Por otro lado, la Organización de las Naciones Unidas para la Alimentación y la Agricultura (FAO) acaba de reportar que, entre 2016 y 2018, más de 3 millones de peruanos sufrieron hambre en promedio por año. Cifra que supera los 2.8 millones del promedio del trienio entre 2013 y 2015. Sí, eso significa que la hambruna se ha venido incrementando en esta década, con particular énfasis desde el gobierno de la dupla Kuczynski-Vizcarra.

Entre tanto, el riesgo país amenaza con subir, con lo que Perú podría perder el grado de inversión. Y en el sentir de la calle, desde panaderos a taxistas ya sintieron cómo este año “la cosa ha caminado lenta”. El Gobierno, entre tanto, busca medidas efectistas para “reactivar la economía” mediante un shock de gasto para “verse mejor” en las cifras. Algo similar a inyectarse un cóctel de esteroides para verse mejor en la foto de una fiesta en la playa en el verano.
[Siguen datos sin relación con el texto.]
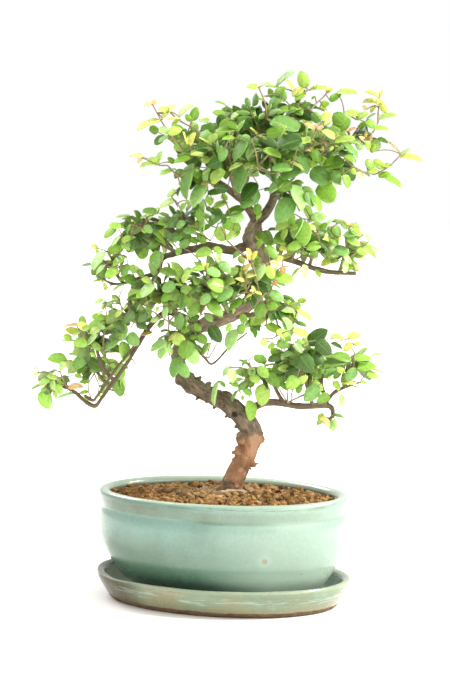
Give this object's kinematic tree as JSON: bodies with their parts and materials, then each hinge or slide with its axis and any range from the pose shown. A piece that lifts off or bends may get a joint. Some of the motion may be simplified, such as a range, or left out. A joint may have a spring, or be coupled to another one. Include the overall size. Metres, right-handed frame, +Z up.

Todos sabemos que los efectos colaterales adversos aparecerán más temprano que tarde.

Y es que la economía no se reactiva por decreto, sino que la performance económica de un país es la resultante de un adecuado clima de inversión, el mismo que depende de la existencia de una institucionalidad creíble y de la inexistencia de inestabilidad y ruido políticos. Lo demás son fuegos artificiales.